É o momento do luto apenas. Das famílias, de Realengo, do Rio, do país. De perplexidade, espanto, raiva, mas sobretudo dessa tristeza funda. Dá vontade de pensar que quem sabe tenha sido só um pesadelo que aconteceu num país distante, numa escola longe daqui. Mas infelizmente isso ocorreu aqui mesmo; não podemos dizer aquela frase de sempre: "acontecem umas coisas estranhas nos Estados Unidos." Temos que tentar entender e evitar fatos para os quais não estávamos preparados. Como os terremotos e os vulcões; as nevascas e os grandes furacões. Fatos que só aconteciam com os outros e não conosco.
Há momentos de se pedir desculpas e dizer: amanhã eu voltarei ao normal; vou falar dos tantos fatos da economia, da política internacional, dos impasses econômicos, dos equívocos das políticas públicas, ou de um grande negócio que mudará a estrutura de um setor empresarial do país.

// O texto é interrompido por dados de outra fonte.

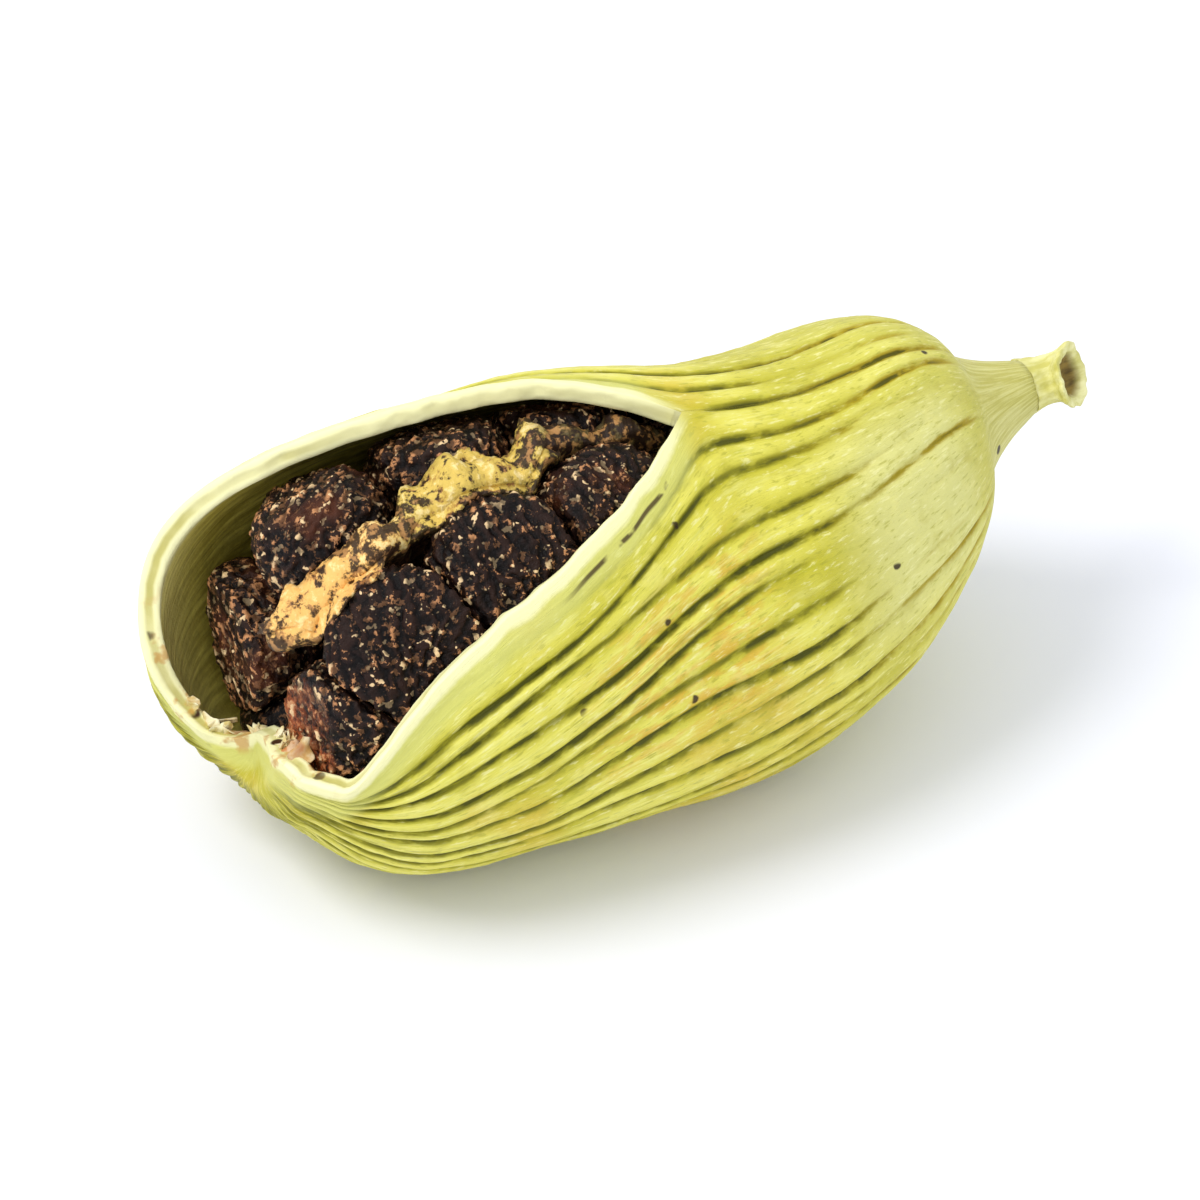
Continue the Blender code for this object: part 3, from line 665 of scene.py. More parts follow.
def make_pulp(name, seeds, start, stop, half_width, made_of):
    """A thin crumbly layer of dried pulp that is left on the membrane and clings to the seeds beside it."""
    near_seeds = seeds[:SEED_SPLIT_ROWS]
    rows, columns = 110, 45
    t = np.linspace(start, stop, rows)
    u = np.linspace(-1.0, 1.0, columns)
    T, U = np.meshgrid(t, u, indexing="ij")
    q = (2.0 * T - start - stop) / (stop - start)
    round_end = np.sqrt(np.maximum(1.0 - q ** 2, 0.0)) * 0.94 + 0.06
    ragged = 1.0 + 0.20 * wander(T * 2.6 + 3.0 * np.sign(U), 91, 6, 0.8, 3.2) * np.abs(U)
    offset = U * half_width * round_end * ragged + 0.12 * np.sin(1.3 * T)
    y, z = centre_line(T)
    angle = membrane_middle(T)
    zero = np.zeros_like(T)
    out = np.stack([zero, -np.cos(angle), np.sin(angle)], -1)
    side = np.stack([zero, np.sin(angle), np.cos(angle)], -1)
    foot = np.stack([T, y, z], -1) + side * offset[..., None]
    heights = np.linspace(2.0, 5.0, 46)
    places = (foot[:, :, None] + out[:, :, None] * heights[None, None, :, None]).reshape(-1, 3)
    free = np.min([seed.clearance(places) for seed in near_seeds], axis=0).reshape(rows, columns, len(heights))
    touched = np.where(free < 0.0, heights[None, None, :], 2.0).max(-1)
    base = np.maximum(touched, membrane_top(T) - 0.10)
    smooth = base.copy()
    for _ in range(14):
        padded = np.pad(smooth, 1, mode="edge")
        smooth = (padded[1:-1, 1:-1] * 2.0 + padded[:-2, 1:-1] + padded[2:, 1:-1] + padded[1:-1, :-2] + padded[1:-1, 2:]) / 6.0
    edge = np.maximum(1.0 - U ** 2, 0.0) * np.maximum(1.0 - q ** 2, 0.0)
    top = np.maximum(smooth, touched + 0.01)
    surface = (foot + out * top[..., None]).reshape(-1, 3)
    crumbs = (speckle(surface, 2.2, 3) * 0.11 + speckle(surface + 5.0, 7.0, 2) * 0.06).reshape(rows, columns)
    # the layer is thick in its middle and breaks up at its edge
    top = top + 0.16 * np.sqrt(edge) - 0.05 + crumbs * (0.4 + 0.6 * np.sqrt(edge))
    upper = (foot + out * top[..., None]).reshape(-1, 3)
    lower = (foot + out * (top - 0.22)[..., None]).reshape(-1, 3)
    n = rows * columns
    faces = []
    for i in range(rows - 1):
        for k in range(columns - 1):
            a, b, c, d = i * columns + k, i * columns + k + 1, (i + 1) * columns + k + 1, (i + 1) * columns + k
            faces.append((a, d, c, b))
            faces.append((n + a, n + b, n + c, n + d))
    for i in range(rows - 1):
        for k, turned in ((0, False), (columns - 1, True)):
            a, d = i * columns + k, (i + 1) * columns + k
            faces.append((a, n + a, n + d, d) if not turned else (a, d, n + d, n + a))
    for k in range(columns - 1):
        for i, turned in ((0, True), (rows - 1, False)):
            a, b = i * columns + k, i * columns + k + 1
            faces.append((a, n + a, n + b, b) if not turned else (a, b, n + b, n + a))
    lump = np.clip(1.35 * np.sqrt(edge), 0.0, 1.0).ravel()
    return mesh_object(name, world(np.concatenate([upper, lower])), faces, [made_of], None,
                       {"along": np.tile(T.ravel(), 2), "high": np.ones(2 * n), "lump": np.tile(lump, 2)})


def stalk_frame(t):
    """Middle of the stub at a distance from its cut face along its bent axis, and the way that it points there."""
    base = PROFILE[0][0] - STALK_GAP
    y, z = centre_line(base)
    middle = np.array([base, y, z])
    aside = np.array([0.0, *STALK_BEND_WAY])
    aside = aside / np.linalg.norm(aside)
    steps = 24
    for i in range(steps):
        gone = (base - t) * (i + 0.5) / steps
        turned = math.radians(STALK_BEND) * ease(0.0, base, gone)
        middle = middle + (np.array([-1.0, 0.0, 0.0]) * math.cos(turned) + aside * math.sin(turned)) * ((base - t) / steps)
    turned = math.radians(STALK_BEND) * ease(0.0, base, base - t)
    return middle, np.array([-1.0, 0.0, 0.0]) * math.cos(turned) + aside * math.sin(turned)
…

Posso falar do consumo, das dúvidas sobre o aquecimento da economia, e até das listas de medidas que podem segurar o insustentável dólar. Amanhã, prometo falar de assuntos destinados aos cérebros. Hoje, quero ficar aqui pensando na vida que poderia ter sido e que não foi, de dez meninas e dois meninos. Quero pensar nas mães, nos pais, irmãos e professores que viram e sofreram diretamente o que eu apenas entrevi. Quero esperar que todos encontrem consolo, de alguma forma. Que a escola volte a abrir as portas, se reorganize, cure suas feridas. Que a escola de Realengo, e todas as outras do país se dediquem a ensinar e preparar outros brasileirinhos para o futuro. Futuro que ontem foi roubado de dez meninas e dois meninos. Quero só ficar com você em silêncio pensando na vida.